Working on this project has reminded me/informed me of a few things.

#1) It’s great to renew old friendships. Aaron and I met 15+ years ago, he built a couple of shows that I was in, and was also one of the main actors for my Master’s Thesis. We were fairly good friends back then, but I moved away, he moved away, other things happened, and you know, keeping people in your life when you’ve moved away is super hard. But it almost feels like we didn’t drift away for 15 years. It’s kind of amazing, that sort of friendship chemistry. It can pick up almost where we left off.

#2) It’s great to have somebody that you trust implicitly on site everyday, and somebody who you know is working for you and looking for you. I don’t know that I could be travelling and/or working away from the project without somebody like Aaron– somebody that I have faith in and a relationship with, a relationship longer than the time it took to read over their references and write a deposit check.

#3) I’ve been there helping out and doing labor projects, like pulling out the third floor carpet, etc. Although I’m not particularly fond of the hard labor stuff, it’s fairly satisfying when you are done, and there is a big pile of cutup carpet on the floor, and you can say “Hey– I did that!” It’s a good feeling.

Anyway, I’ll be back onsite tomorrow and Friday, getting more quotes from tons of people, doing more grunt labor that needs to be done, and will almost certainly be wiping more sweat off my brow and saying “Hey, I did that!” (and hopefully, not wiping blood off my fingers and screeching “Ow! Why did I do that!”)

Ceremonial deconstruction

So, the house is finally under construction. At least that’s what Adam tells me. He was over there on Monday for the ceremonial first drywall-pulling-down with Aaron, who showed up bright and early with scaffolding in tow.

Apparently Aaron (or maybe Aaron and Adam, though I’m sure mainly Aaron) removed all of the drywall on the garage ceiling and says that the beams above (holding up the garage roof) are not as bad as we’d expected – there are a few places that need repair, but it’s mainly the spots we already knew about. I was worried that once we saw all of the beams there’d be rot and distress all over the place, and at least this time my fears were unfounded. (I’m sure my next set of fears will be right on target.)

It’s a bit disconcerting that we’re not living in the house and therefore I’m not over there to see any progress. I tried to get there last night but got home too late, and tonight will be the same – so tomorrow evening will be my first glimpse at Aaron’s work to date. I think he’s broken out the wall between the closets in the master bedroom and back bedroom, which will create a master closet and entrance to the master bath. We have to really work on the plans for that quickly, because it wasn’t on my original list of Phase I projects, but Aaron convinced me that we should do all the deconstruction/construction in the house now. Even if we can’t afford to furnish the new bathroom yet, at least we’ll have all of the major dust and damage out of the way when we move in. I think Aaron is also working on kitchen deconstruction this week; we need to get that planned out too, so we can order cabinets (or start building Ikea ones).
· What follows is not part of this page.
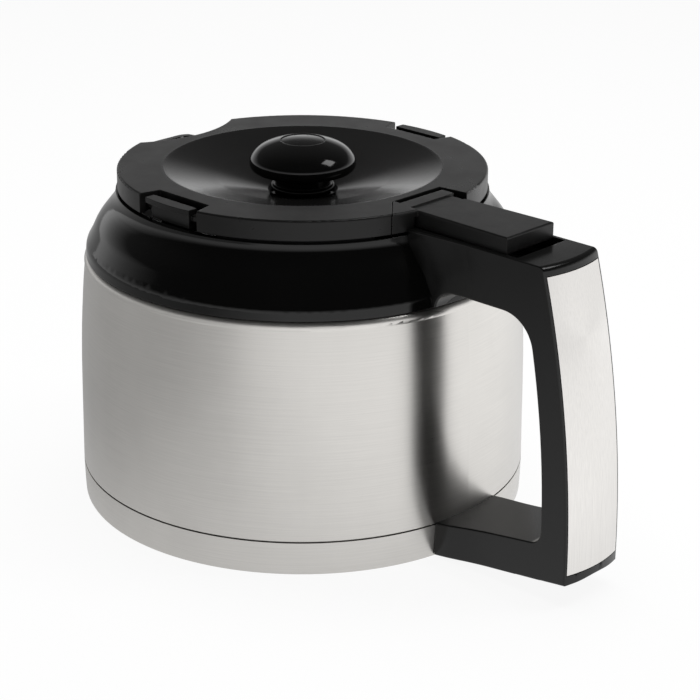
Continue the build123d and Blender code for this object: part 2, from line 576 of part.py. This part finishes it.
def make_thumb_lever():
    root = HEAD_X[1] - 0.5
    neck_side, bend_x = FORK_GAP - 0.2, LID_R + 0.6
    bar_plan = [(root, 1 - LEVER_HALF_W), (LEVER_END_X, -LEVER_HALF_W), (LEVER_END_X, LEVER_HALF_W),
                (bend_x + 1.2, LEVER_HALF_W - 0.8), (bend_x, neck_side), (root, neck_side)]
    bar = slab_z(bar_plan, LEVER_UNDER_Z, LEVER_TOP_Z)
    bar = fillet(bar.edges().group_by(Axis.Z)[-1].sort_by(Axis.X)[1:], 0.6)
    head = block(*HEAD_X, 1 - LEVER_HALF_W, LEVER_HALF_W - 0.5, SKIRT_Z, LID_TOP_Z)
    near, far = wing_edge(PLAY)
    side_y = 1 - LEVER_HALF_W
    back_x = HEAD_X[0] + 1
    wing_plan = [(back_x, -9.1), (near[0], -9.1), near, far, (far[0], side_y), (back_x, side_y)]
    wing = slab_z(wing_plan, LID_UNDER_Z, LID_TOP_Z + 8) & lid_outline(SKIRT_Z)
    fender = slab_z(wing_plan, SKIRT_Z, LID_TOP_Z + 8) & lid_outline(SKIRT_Z)
    fender &= block(LID_R - 12, LID_R + 9, -40, side_y - 1.4, SKIRT_Z, LID_TOP_Z + 8)
    lever = bar + head + wing + (fender - rod(LID_BORE_R, SKIRT_Z - 1, LID_TOP_Z + 8))
    for side in (-1, 1):
        lever += fork_arm(side * FORK_GAP, side * FORK_OUT)
    web_x, web_z = CREASE[0] + 2.9, CREASE[1] - 11.5
    lever += block(web_x, web_x + 4, -FORK_GAP - 1, FORK_GAP + 1, web_z, web_z + 5)
    return lever - cross_rod(PIVOT, PIN_R + FIT, -FORK_OUT - 1, FORK_OUT + 1)


def make_lever_pin():
    return cross_rod(PIVOT, PIN_R, -LUG_Y[1], LUG_Y[1])


def make_pour_valve():
    bore, hub = TUBE_R + FIT, TUBE_R + 2
    top_z = VALVE_FLANGE_Z + 1.5
    return turned([(bore, VALVE_Z), (VALVE_PLATE_R, VALVE_Z), (VALVE_PLATE_R, VALVE_Z + 1.5),
                   (hub + 2.5, VALVE_Z + 2.5), (hub, VALVE_Z + 4), (hub, VALVE_FLANGE_Z),
                   (VALVE_FLANGE_R, VALVE_FLANGE_Z), (VALVE_FLANGE_R, top_z), (hub - 0.9, top_z),
                   (hub - 0.9, top_z + 2), (bore, top_z + 2)])


def make_valve_seal():
    return ring(PORT_R[1] + 1.5, TUBE_R + 1.0, CUP_Z, VALVE_Z)


def make_valve_spring():
    low = VALVE_FLANGE_Z + 1.5
    return Pos(0, 0, low) * coil(TUBE_R + 2, 0.5, BOSS_Z - low, 5)


# Catches, drawn for the +Y side

def make_catch():
    foot_z = TRAY_Z + 0.1
    ear_z = SKIRT_Z + 1.9
    bar = block(-CATCH_HALF_W, CATCH_HALF_W, CATCH_Y, LID_R + 3, CATCH_TOP_Z - 1.7, CATCH_TOP_Z) & rod(
        LID_R - PLAY, SKIRT_Z, LID_TOP_Z)
    web = block(-8.5, 8.5, CATCH_Y, CATCH_Y + 2.1, RIM_Z + PLAY, CATCH_TOP_Z - 1.6)
    web += block(-5.9, 5.9, CATCH_WEB_Y, CATCH_WEB_Y + 1.3, foot_z, ear_z + 0.1)
    ears = block(-15.6, 15.6, CATCH_Y - 1.9, CATCH_Y + 1.1, ear_z, ear_z + 1.5)
    ears &= rod(LID_BORE_R - 0.5, SKIRT_Z, LID_TOP_Z)
    foot_half, foot_y, foot_top_z = CATCH_FOOT_HALF_W, STOP_Y - 1.5, foot_z + 1.9
    foot = block(-foot_half, foot_half, foot_y, CATCH_WEB_Y + 0.9, foot_z, foot_top_z)
    heel = block(-10.4, 10.4, foot_y, foot_y + 1.4, foot_z, foot_top_z)
    post_room = block(-5.0, 5.0, POST_Y - 2, POST_Y + CATCH_TRAVEL + 0.6, TRAY_Z - 1, ear_z)
    return bar + web + ears + (foot + heel - post_room)


def make_catch_spring():
    spring = coil(1.6, 0.3, CATCH_WEB_Y - POST_Y, 3)
    return Pos(0, POST_Y, CATCH_SPRING_Z) * Rot(-90, 0, 0) * spring


nodes = {
    "outer_shell": make_outer_shell(),
    "inner_vessel": make_inner_vessel(),
    "base_ring": make_base_ring(),
    "base_cover": make_base_cover(),
    "foot_screw": make_foot_screw(),
    "collar": make_collar(),
    "collar_gasket": make_collar_gasket(),
    "handle_frame": make_handle_frame(),
    "handle_trim": make_handle_trim(),
    "handle_screws": Compound(children=make_handle_screws()),
    "lid_cover": make_lid_cover(),
    "lid_body": make_lid_body(),
    "lid_seal": make_lid_seal(),
    "knob": make_knob(),
    "knob_disc": make_knob_disc(),
    "brew_tube": make_brew_tube(),
    "lever_pin": make_lever_pin(),
    "thumb_lever": make_thumb_lever(),
    "pour_valve": make_pour_valve(),
    "valve_seal": make_valve_seal(),
    "valve_spring": make_valve_spring(),
    "catch_left": make_catch(),
    "catch_right": Rot(0, 0, 180) * make_catch(),
    "catch_spring_left": make_catch_spring(),
    "catch_spring_right": Rot(0, 0, 180) * make_catch_spring(),
}

for name, shape in nodes.items():
    export_step(shape, f"parts/{name}.step")
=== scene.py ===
from math import radians
import bpy
from mathutils import Matrix, Vector

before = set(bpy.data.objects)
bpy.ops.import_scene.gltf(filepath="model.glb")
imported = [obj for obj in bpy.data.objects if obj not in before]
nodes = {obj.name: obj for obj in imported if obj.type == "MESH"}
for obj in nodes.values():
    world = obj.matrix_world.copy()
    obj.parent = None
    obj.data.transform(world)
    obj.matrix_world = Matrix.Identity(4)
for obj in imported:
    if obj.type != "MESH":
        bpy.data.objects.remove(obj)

FLOOR_HALF = 6.0
FLOOR_Z = -0.0002
BACKDROP_LEVEL = 1.07
GLOW_SHARE = 0.85
RIGHT = (0.966, 0.259, 0.0)
AWAY = (-0.688, 0.725, 0.0)
AIM = Vector((0, 0, 0.06))
DISH_RADIUS = 0.0455
DISH_SHINE = 0.45
BRUSH_LINES = 900.0
CAMERA_PLACE = (0.4690, -0.4711, 0.3101)
CAMERA_TURN = ((43.5, "Z"), (68.385, "X"), (0.42, "Z"))
CAMERA_LENS = 108.38

scene = bpy.context.scene
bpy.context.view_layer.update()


# Node helpers

def new_material(name):
    mat = bpy.data.materials.new(name)
    mat.use_nodes = True
    tree = mat.node_tree
    for node in list(tree.nodes):
        tree.nodes.remove(node)
    out = tree.nodes.new("ShaderNodeOutputMaterial")
    return mat, tree, out


def add(tree, kind, **values):
    node = tree.nodes.new(kind)
    for key, value in values.items():
        node.inputs[key].default_value = value
    return node


def math_node(tree, operation, a, b):
    node = tree.nodes.new("ShaderNodeMath")
    node.operation = operation
    for socket, value in zip(node.inputs, (a, b)):
        if isinstance(value, (int, float)):
            socket.default_value = value
        else:
            tree.links.new(value, socket)
    return node.outputs[0]


def vector_node(tree, operation, a, b=None, result="Vector"):
    node = tree.nodes.new("ShaderNodeVectorMath")
    node.operation = operation
    tree.links.new(a, node.inputs[0])
    if isinstance(b, tuple):
        node.inputs[1].default_value = b
    elif b is not None:
        tree.links.new(b, node.inputs[1])
    return node.outputs[result]


def height_of(tree, vector):
    split = tree.nodes.new("ShaderNodeSeparateXYZ")
    tree.links.new(vector, split.inputs[0])
    return split.outputs["Z"]


def noise(tree, vector, scale, detail=3.0, rough=0.5, stretch=(1, 1, 1)):
    mapping = add(tree, "ShaderNodeMapping", Scale=stretch)
    tree.links.new(vector, mapping.inputs["Vector"])
    node = add(tree, "ShaderNodeTexNoise", Scale=scale, Detail=detail, Roughness=rough)
    tree.links.new(mapping.outputs[0], node.inputs["Vector"])
    return node.outputs["Fac"]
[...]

Actually, that’s our next big decision, mainly driven by budget. Do we buy good (not superb, but good) stock cabinets, like KraftMaid from our local Kitchen and Bath designer, or Ikea cabinets? There seems to be around a $5,000-7,000 difference between the two options, which totally makes the difference between granite countertops and great faucets/sinks or laminate countertops and cheap fixtures. I think when it comes down to it I’d rather have the granite counter and great fixtures and live with the Ikea cabinets for the moment, but I’m worried about the resale value of a kitchen built from Ikea – even if it’s otherwise stylish and beautiful. But we just can’t afford both great cabinets and great counters/fixtures, it’s going to have to be one or the other. Adam would now add, “unless we win the lottery.”

Our very own Stan

My family in Chicago has a dear friend named Stan who is our home-related guardian angel. Stan has been part of the family for years, probably decades, and he’s there for every house- (or office-) related project that my family undertakes. There have been many times in the 7+ years I’ve lived in New York that I’ve wished Stan could just appear on my doorstep – especially now that we’re trying to renovate this house. I even tried to convince him to move to Yonkers for a month or two to take on our project – and though I think he was tempted (the lure of renovating our Victorian was pretty great), I think his wife Polly would have killed me. (We love Polly too, so we don’t want to get on her bad side!)
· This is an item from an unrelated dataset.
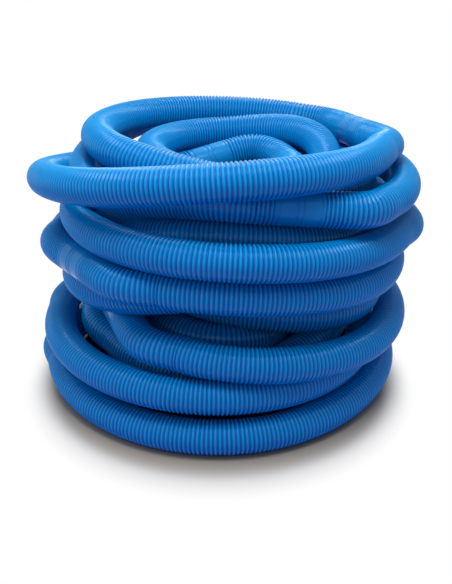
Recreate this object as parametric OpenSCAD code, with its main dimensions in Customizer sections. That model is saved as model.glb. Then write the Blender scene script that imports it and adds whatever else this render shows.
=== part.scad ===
// Sectional vacuum hose, 38 mm bore, heaped up in a loose coil.
// Sixteen ribbed sections are joined by smooth moulded cuffs, where the hose may be cut.

/* [Hose] */
// Diameter of the clear bore
bore_d = 38; // [34:0.5:38]
// Thickness of the hose from the bore to the crest of a rib
hose_wall = 3.75; // [2.75:0.25:3.75]
// Distance from one rib to the next
rib_pitch = 5.2; // [4:0.1:6]
// Depth of the valley between two ribs
rib_depth = 2; // [1:0.25:2.5]
// Ribs on the straight run beside each cuff of the wide turns
end_ribs = 4; // [1:1:4]
// Length from the middle of one cuff to the middle of the next
section_length = 1200; // [1190:1:1205]

/* [Cuffs] */
// Length of a whole cuff from face to face
cuff_length = 61; // [50:1:66]
// Thickness of the smooth cuff from the bore outwards
cuff_wall = 3.5; // [2.5:0.25:3.75]
// Width of the cutting bead in the middle of a cuff
bead_width = 5; // [3:0.5:8]
// Width of each groove in a cuff
groove_width = 1.6; // [1:0.2:2.4]
// Depth of each groove in a cuff
groove_depth = 0.9; // [0.4:0.1:1.4]
// Distance from a face of the cuff to the groove near it
end_groove = 5; // [3:0.5:8]
// Rounding of the outer edges of a cuff
edge_round = 1; // [0.4:0.2:1.6]

/* [Coil] */
// Length of hose between the start of the route and the outer end
lead_in = 73; // [65:1:78]
// Straight run beside a cuff on the wide turns
wide_run = 20; // [20:1:24]
// Straight run beside a cuff on the tight inner turns
tight_run = 2; // [2:1:4]
// Length over which a straight run bends back into a wide turn
wide_blend = 90; // [80:5:100]
// Length over which a straight run bends back into a tight turn
tight_blend = 110; // [100:5:120]
// Distance between two rings of the wound tube
ring_step = 49; // [48:1:60]
// Depth of the flat on which the lowest turns rest
foot_flat = 0.5; // [0.3:0.1:0.8]

/* [Hidden] */

// Sections of hose, and the first cuff that lies in the tight inner turns
sections = 16;
first_tight = 14;

// Diameters over the ribs and over the cuffs
hose_od = bore_d + 2 * hose_wall;
cuff_od = bore_d + 2 * cuff_wall;

// Axis height of a turn that rests on the ground
lo = hose_od / 2 - foot_flat;

// The heap, one row for each turn from the ground up and then down into the middle.
// A row has six stations, at 90, 30, 330, 270, 210 and 150 degrees, running clockwise from above.
// Each station is [distance out from the heap's axis, height of the hose's axis].
turns = [
    [[322, lo], [253, lo], [237, lo], [244, lo], [237, lo], [235, lo]],
    [[200, lo], [150, 35], [102, 76], [159, 115], [110, 102], [130, 55]],
    [[184, 70], [210, 64], [213, 64], [235, 76], [236, 79], [236, 78]],
    [[246, 93], [250, 99], [246, 101], [230, 123], [165, 131], [138, 131]],
    [[152, 106], [170, 92], [175, 97], [184, 72], [172, 80], [191, 111]],
    [[235, 141], [207, 136], [209, 140], [150, 160], [106, 163], [104, 168]],
    [[198, 174], [184, 184], [191, 196], [182, 195], [204, 166], [201, 163]],
    [[253, 186], [236, 184], [240, 189], [228, 212], [221, 213], [225, 206]],
    [[265, 236], [247, 284], [246, 293], [181, 312], [181, 296], [206, 304]],
    [[320, 300], [276, 230], [246, 236], [239, 260], [204, 256], [188, 246]],
    [[138, 265], [181, 281], [188, 300], [128, 319], [153, 343], [178, 341]],
    [[210, 330], [220, 325], [217, 342], [230, 350], [234, 314], [240, 266]],
    [[200, 249], [209, 241], [199, 243], [180, 266], [158, 243], [143, 223]],
    [[134, 212], [148, 232], [149, 228], [134, 210], [112, 219], [94, 214]],
    [[85, 190], [95, 182], [93, 198], [78, 238], [78, 267], [74, 271]],
    [[84, 290], [103, 291], [96, 300], [85, 307], [84, 313], [108, 314]],
    [[148, 311], [153, 322], [140, 283], [121, 262], [125, 291], [140, 315]]
];
first_angle = 90;
station_angle = 60;
stations = [for (turn = turns) each turn];
last_station = len(stations) - 1;
steps = 12;

// Sides of the wound tube, and how far each way its direction is measured
tube_sides = 6;
direction_step = 1;
// Points that round off one rib, and how square its crest is
rib_points = 8;
rib_square = 0.6;
// Two stretches of hose nearer than this along the hose are not compared for their gap
near_along = 4 * hose_od;
// Size of the block that cuts the foot flat
ground_size = 1000;

crest_r = hose_od / 2;
valley_r = crest_r - rib_depth;
mean_r = (crest_r + valley_r) / 2;
bore_r = bore_d / 2;
cuff_r = cuff_od / 2;
half_cuff = cuff_length / 2;

// Catmull-Rom curve through b and c, at the share t of the way from b to c
function curve(a, b, c, d, t) =
    b + 0.5 * t * (c - a + t * (2 * a - 5 * b + 4 * c - d + t * (3 * (b - c) + d - a)));

function station(i) = stations[max(0, min(last_station, i))];

function route_point(i, t) =
    let (
        flat = curve(station(i - 1), station(i), station(i + 1), station(i + 2), t),
        angle = first_angle - station_angle * (i + t)
    )
    [flat[0] * cos(angle), flat[0] * sin(angle), flat[1]];

route = [for (i = [0:last_station - 1], j = [0:steps - 1]) route_point(i, j / steps)];

// Length of hose from the outer end to each point of the route
reach = [
    for (
        i = 0, sum = -lead_in;
        i < len(route);
        sum = sum + (i + 1 < len(route) ? norm(route[i + 1] - route[i]) : 0), i = i + 1
    ) sum
];
route_x = [for (i = [0:len(route) - 1]) [reach[i], route[i][0]]];
route_y = [for (i = [0:len(route) - 1]) [reach[i], route[i][1]]];
route_z = [for (i = [0:len(route) - 1]) [reach[i], route[i][2]]];

function bent(s) = [lookup(s, route_x), lookup(s, route_y), lookup(s, route_z)];

// A cuff is straight, so near it the hose leaves its turn for a straight line
function is_tight(k) = k >= first_tight;
function run(k) = half_cuff + (is_tight(k) ? tight_run : wide_run);
function blend(k) = is_tight(k) ? tight_blend : wide_blend;
function ribs_at(k) = is_tight(k) ? 0 : end_ribs;

function unit(v) = v / norm(v);

lines = [
    for (k = [0:sections])
        let (
            s = k * section_length,
            before = bent(s - run(k)),
            after = bent(s + run(k))
        )
        [(before + after) / 4 + bent(s) / 2, unit(after - before)]
];

function line_point(k) = lines[k][0];
function line_direction(k) = lines[k][1];

function smooth(x) = let (y = max(0, min(1, x))) y * y * (3 - 2 * y);

// The axis of the hose, at the length s from its outer end, with the heap's own axis at the middle
function heap_point(s) =
    let (
        k = max(0, min(sections, round(s / section_length))),
        d = s - k * section_length,
        share = 1 - smooth((abs(d) - run(k)) / blend(k))
    )
    bent(s) * (1 - share) + (line_point(k) + line_direction(k) * d) * share;

// The origin is at the middle of the heap's footprint
rings = [for (k = [1:sections]) each ring_lengths(k)];
heap = [for (s = rings) heap_point(s)];
heap_x = [for (p = heap) p[0]];
heap_y = [for (p = heap) p[1]];
footprint_middle = [(min(heap_x) + max(heap_x)) / 2, (min(heap_y) + max(heap_y)) / 2, 0];

function axis_point(s) = heap_point(s) - footprint_middle;

function axis_direction(s) = unit(axis_point(s + direction_step) - axis_point(s - direction_step));

// Lengths at which the wound tube of section k starts and ends
function tube_start(k) = (k - 1) * section_length + half_cuff + ribs_at(k - 1) * rib_pitch;
function tube_end(k) = k * section_length - half_cuff - ribs_at(k) * rib_pitch;
function ring_count(k) = round((tube_end(k) - tube_start(k)) / ring_step);
function ring_lengths(k) =
    let (n = ring_count(k))
    [for (i = [0:n]) tube_start(k) + (tube_end(k) - tube_start(k)) * i / n];

// The lower corners of a ring that rests on the ground lie flat on it
function rested(p, axis_height) =
    let (share = p[2] < axis_height - 1 ? max(0, min(1, 1 - (axis_height - lo) / 3)) : 0)
    [p[0], p[1], p[2] * (1 - share)];

// One ring of corners round the axis, square to it
function ring(s, r, rests) =
    let (
        middle = axis_point(s),
        forward = axis_direction(s),
        side = unit(cross(forward, [0, 0, 1])),
        up = cross(side, forward)
    )
    [
        for (j = [0:tube_sides - 1])
            let (
                angle = 360 * j / tube_sides,
                corner = middle + r * (cos(angle) * side + sin(angle) * up)
            )
            rests ? rested(corner, middle[2]) : corner
    ];

// The wound tube of section k with its bore, as triangles
module wound_tube(k) {
    at = ring_lengths(k);
    n = len(at);
    m = tube_sides;
    outer = [for (s = at) each ring(s, mean_r, true)];
    inner = [for (s = at) each ring(s, bore_r, false)];
    offset = n * m;
    walls = [
        for (i = [0:n - 2], j = [0:m - 1])
            let (a = i * m + j, b = i * m + (j + 1) % m, c = a + m, d = b + m)
            each [
                [a, c, b], [b, c, d],
                [offset + a, offset + b, offset + c], [offset + b, offset + d, offset + c]
            ]
    ];
    ends = [
        for (j = [0:m - 1])
            let (a = j, b = (j + 1) % m, c = (n - 1) * m + j, d = (n - 1) * m + (j + 1) % m)
            each [
                [a, b, offset + a], [b, offset + b, offset + a],
                [c, offset + c, d], [d, offset + c, offset + d]
            ]
    ];
    polyhedron(points = concat(outer, inner), faces = concat(walls, ends), convexity = 10);
}

// Turns a shape that stands along +Z so that it lies along the hose at the length s
module on_hose(s, forward) {
    heading = atan2(forward[1], forward[0]);
    tilt = acos(forward[2]);
    translate(axis_point(s)) rotate([0, tilt, heading]) children();
}

// Everything below the ground is cut away
module rest_flat(rests) {
    if (rests) {
        difference() {
            children();
            translate([-ground_size / 2, -ground_size / 2, -hose_od]) cube([ground_size, ground_size, hose_od]);
        }
    } else {
        children();
    }
}

function rests_at(s) = axis_point(s)[2] < crest_r;

// Outline of one rib and its valley, from 0 to 1 along its pitch
function rib_height(u) = rib_depth * pow(sin(180 * u), rib_square);

module hose_section(k) {
    color("royalblue") wound_tube(k);
}

// Outline of the outside of half a cuff, from its middle at 0 to its face at half_cuff
function half_outline() =
    let (
        bead = bead_width / 2,
        slope = groove_depth / 2,
        far = half_cuff - end_groove,
        low = cuff_r - groove_depth
    )
    [
        [cuff_r, 0],
        [cuff_r, bead - slope],
        [low, bead],
        [low, bead + groove_width],
        [cuff_r, bead + groove_width + slope],
        [cuff_r, far - groove_width - slope],
        [low, far - groove_width],
        [low, far],
        [cuff_r, far + slope],
        [cuff_r, half_cuff - edge_round],
        [cuff_r - edge_round * (1 - cos(45)), half_cuff - edge_round * (1 - sin(45))],
        [cuff_r - edge_round, half_cuff]
    ];

// Outline of the straight ribbed run beside a cuff, from the cuff's face outwards
function rib_outline(n) = [
    for (i = [0:1:n - 1], j = [0:rib_points])
        if (j > 0 || i == 0)
            [valley_r + rib_height(j / rib_points), half_cuff + (i + j / rib_points) * rib_pitch]
];

// Half a cuff with n ribs past its face, standing on the cuff's middle
module half_cuff_solid(n) {
    top = half_cuff + n * rib_pitch;
    rotate_extrude($fn = 64)
        polygon(concat([[bore_r, 0]], half_outline(), rib_outline(n), [[bore_r, top]]));
}

// The whole moulded cuff with its first ribs each way.
// The two ends of the hose have only the half that is left after the cut.
module cuff(k) {
    forward = line_direction(k);
    s = k * section_length;
    color("slateblue")
        rest_flat(rests_at(s)) {
            if (k < sections) on_hose(s, forward) half_cuff_solid(ribs_at(k));
            if (k > 0) on_hose(s, -forward) half_cuff_solid(ribs_at(k));
        }
}

// Distance from the point p to the straight piece from a to b
function to_piece(p, a, b) =
    let (along = b - a, t = max(0, min(1, (p - a) * along / (along * along))))
    norm(p - a - t * along);

// Least gap between the faceted tube's own turns, measured on its rings
function least_gap() =
    let (
        gaps = [
            for (i = [0:len(rings) - 1], j = [0:len(rings) - 2])
                if (min(abs(rings[i] - rings[j]), abs(rings[i] - rings[j + 1])) > near_along)
                    if (norm(heap[i] - heap[j]) < 3 * hose_od) to_piece(heap[i], heap[j], heap[j + 1])
        ]
    )
    min(gaps) - 2 * mean_r;

echo(least_gap_to_itself_mm = least_gap());

function two_digits(k) = str(k < 10 ? "0" : "", k);
for (k = [0:sections])
    cuff(k);
for (k = [1:sections])
    hose_section(k);
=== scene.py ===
# %% [markdown]
# # A heap of pool vacuum hose
#
# A pool vacuum hose is one long corrugated tube of blow-moulded polyethylene. Every 1.2 m the
# mould leaves a smooth cuff in place of the ribs, where the hose can be cut and pushed onto a
# fitting. Here 19.2 m of it lies in a loose round heap, much as somebody drops it after use.
#
# The lesson builds the hose's true ribs as meshes that follow one long route, gives the blue
# plastic its finish, and lights it softly on a pale floor.

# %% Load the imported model
import math

import bpy
import numpy as np
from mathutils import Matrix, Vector


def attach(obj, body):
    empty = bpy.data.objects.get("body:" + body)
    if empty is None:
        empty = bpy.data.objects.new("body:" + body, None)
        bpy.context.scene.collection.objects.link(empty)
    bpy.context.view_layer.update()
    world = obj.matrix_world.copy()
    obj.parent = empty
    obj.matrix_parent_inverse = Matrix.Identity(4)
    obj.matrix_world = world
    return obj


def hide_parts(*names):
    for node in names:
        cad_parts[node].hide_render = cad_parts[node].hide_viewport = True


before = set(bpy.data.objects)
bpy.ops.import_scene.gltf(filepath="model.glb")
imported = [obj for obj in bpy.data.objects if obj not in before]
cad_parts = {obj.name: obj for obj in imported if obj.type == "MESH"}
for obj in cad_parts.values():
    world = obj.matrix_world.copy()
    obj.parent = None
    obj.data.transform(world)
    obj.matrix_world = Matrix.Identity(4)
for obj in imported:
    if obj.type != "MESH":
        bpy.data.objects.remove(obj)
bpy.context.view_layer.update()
print("nodes in the frame:", len(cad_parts))

# %% [markdown]
# ## Sizes
#
# The hose's sizes are the real ones, in metres. The bore is the 38 mm that pool fittings
# share, and the ribs stand 2 mm over the valleys between them, about five to the inch.

# %% Sizes of the hose
MM = 0.001
BORE_D = 38 * MM
HOSE_WALL = 3.75 * MM
HOSE_OD = BORE_D + 2 * HOSE_WALL
RIB_PITCH = 5.2 * MM
RIB_DEPTH = 2 * MM
END_RIBS = 4
SECTIONS = 16
SECTION_LENGTH = 1200 * MM
FOOT_FLAT = 0.5 * MM
CREST_R = HOSE_OD / 2
VALLEY_R = CREST_R - RIB_DEPTH
BORE_R = BORE_D / 2
print("hose length in metres:", SECTIONS * SECTION_LENGTH)

# %% Sizes of a cuff
CUFF_LENGTH = 61 * MM
CUFF_WALL = 3.5 * MM
CUFF_R = BORE_R + CUFF_WALL
BEAD_WIDTH = 5 * MM
GROOVE_WIDTH = 1.6 * MM
GROOVE_DEPTH = 0.9 * MM
END_GROOVE = 5 * MM
EDGE_ROUND = 1 * MM
HALF_CUFF = CUFF_LENGTH / 2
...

So, without a smart, grounding force like Stan, we’ve been paralyzed by indecision the last few weeks, as we’ve interviewed way too many contractors and have too many differing opinions. We discuss nearly every detail with my brother and sister-in-law, because they’ve just finished renovating their 1920s house in Los Angeles, and also consult numerous other friends and family members. What Adam and I have been left with is the feeling that we are just not educated enough in what we need to know to think we can make good decisions.

However, I think we’ve been sent our own guardian angel. Aaron is a friend of Adam’s from way back in Providence, and he’s now a builder who lives in Westchester County. Until last week he was only a concept to me – someone who might have been able to do our project but was tied up and so therefore not in the running. But suddenly he’s on our team! Starting this Monday, Aaron will be at the house every single day, doing all of the interior construction and also overseeing other contractors.

Aaron estimates that all of our interior construction will take about 2 months, including the kitchen construction and the master bath/closet construction. It may take longer for cabinets, etc., but at least if we can get the majority of the demolition and building done then it will be easier for us to live there.

Speaking of living there, it’s looking like I might actually move at the end of January. My building has not rented my apartment for Feb 1 but I posted it myself on Craig’s List today and already have one interested person. I’d like to get out of the apartment by then so that I don’t have to pay February rent (my lease is up at the end of February) – but it’s also impossible to envision that I’ll be packed by then, and very scary to think that I’ll be living in a huge mess at the new house.

But I think we’re unparalyzed. We’ll know for sure on Monday!